Попытки автора успокоить знакомого нисколько на того не действуют, и он продолжает рассказывать, как однажды рано вернулся к себе домой и сел за клавир, несмотря на запрещение доктора играть на нем по вечерам. Звуки музыки стали перемешиваться с мыслями, мучившими его прежде. Тогда, чтобы отвязаться от них, он подошел к окну и взглянул на безлюдную в это время улицу. В миг страшное, но живое чувство охватило его, и ему захотелось прыгнуть в окружающее его огромное пространство. Усилием воли он сумел отпрянуть от окна, сесть на стул и взять несколько аккордов. И тут дверь сама собой отворилась и странные пестрые существа проникли в комнату, обратив к нему свои исхудавшие лица и гримасничая. Они то сливались в одно большое безобразное лицо, то разлетались на бесчисленные их множества. Касаясь его тела, они кидали его то в жар, то в ледяной холод. Потом, как показалось приятелю, он увидел перед собой свое собственное «я». Он попытался закрыть глаза, но это не помогло, он чувствовал, как обхватившее его «я» стало высасывать из него жизнь и кровь.
Автор снова принялся успокаивать приятеля и перевел разговор, спросив, кто же мог на него напасть. Его собеседник уверенно заявил, что это был сам дьявол. Но дьявол не существует, возразил ему автор и стал приводить в пользу этого свои доводы. Их разговор постепенно перешел в спор, во время которого полы пальто приятеля неожиданно распахнулись, и стало видно, что он совсем недавно встал с постели. Когда же, обратив на это внимание, автор заглянул под поля его шляпы, чтобы встретиться с ним взглядом, то обнаружил, что веки собеседника опущены и что все это время он разговаривал с бодрствовавшим во сне, то есть с лунатиком. К счастью, они уже дошли до переулка, в котором стоял дом приятеля, и тот благополучно свернул в него.

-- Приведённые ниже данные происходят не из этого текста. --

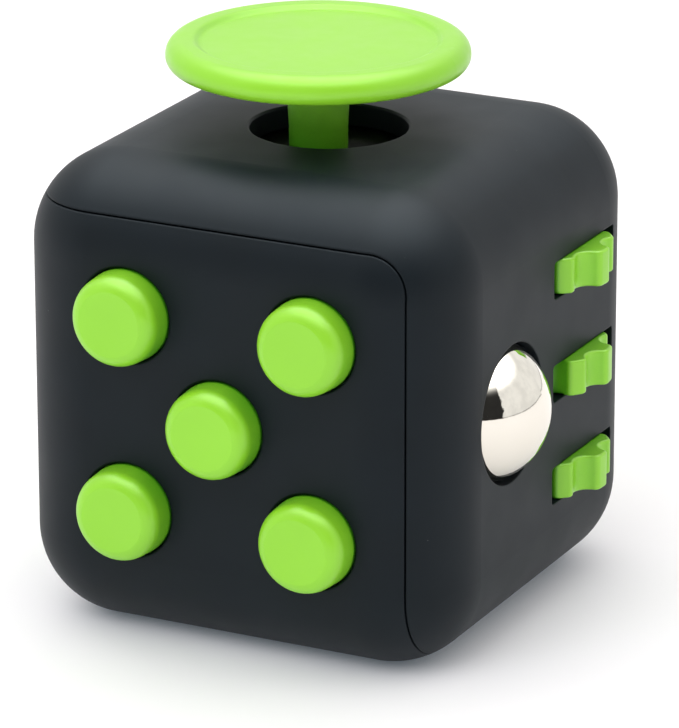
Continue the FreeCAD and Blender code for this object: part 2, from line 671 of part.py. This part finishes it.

Таков один из наиболее законченных эпизодов «Прогулки», по сути почти законченная новелла в стиле Стивена Кинга. За исключением него, все остальные носят отрывочный характер фантастических историй с «открытыми», то есть обрывающимися концовками. Сменяя друг друга, они образуют основную сюжетную линию «Прогулки», на протяжении которой автор встречается с мифическими и аллегорическими лицами или говорящими животными (в одном эпизоде мы встречаемся с цепной собакой и лошадью, читающими лекции по эстетике) и делает по ходу повествования различного рода завуалированные сатирические намеки на некоторых знакомых. В одном случае, например, когда автор-повествователь попадает в стеклянную капсулу, плывущую под водой, мы встречаемся с фигурой Черта, в которой угадывается Симон Мейслинг. «Он выглядел ужасно. Щетина волос на его сизо-красном лице беспорядочно торчала во все стороны. Глаза в зеленоватой мгле вылезали из орбит. По моему телу пробежал ледяной озноб; я находился как раз над его головой. Если бы стеклянная оболочка капсулы треснула, меня пронзил бы торчащий из его лба раскаленный рог».
В некоторых эпизодах повествования автор предоставляет слово не только животным, но даже предметам. Такова, например, история уже упоминавшейся книги Гофмана «Эликсир дьявола». Она сама рассказывает, как ее сочинял Гофман по ночам в присутствии жены — так ему было страшно, как ее печатали на отдельных листах и переплетали и как она проводила время на складе издательства «Гюльдендаль» (кстати, существующего и поныне), после чего попала в книжный магазин, а затем в библиотеку. Отсюда ее кто-то берет почитать — и здесь на полуслове история обрывается.
Одушевление предметов и рассказ от их «первого лица» — любимый прием Андерсена в его сказках и историях, примененный им впервые еще в «Прогулке». Перекликаются со сказками некоторые ее эпизоды и по содержанию. Достаточно сравнить эпизод с выпавшим из «паролёта» письмом и историю «Через тысячу лет».
Отдельные фрагменты, идеи, образы, персонажи и литературные аллюзии «Прогулки» почти не связаны между собой и объединены только образом ее автора. В этом смысле главным героем их является он сам, подчиняющийся только одному принципу — Свободы с большой буквы и легкости пера, с которой он создавал книгу, его романтической иронии. Когда автор в тринадцатой главе добирается-таки до восточного побережья острова Амагер, он вспоминает, что обещал читателям и подписчикам своей книги произведение из четырнадцати глав. Что ж, не беда! Он сдержит слово и напишет четырнадцатую главу. Приведем ее полностью, это необременительно:
Иными словами, автору дозволено все, ведь он тоже — Творец!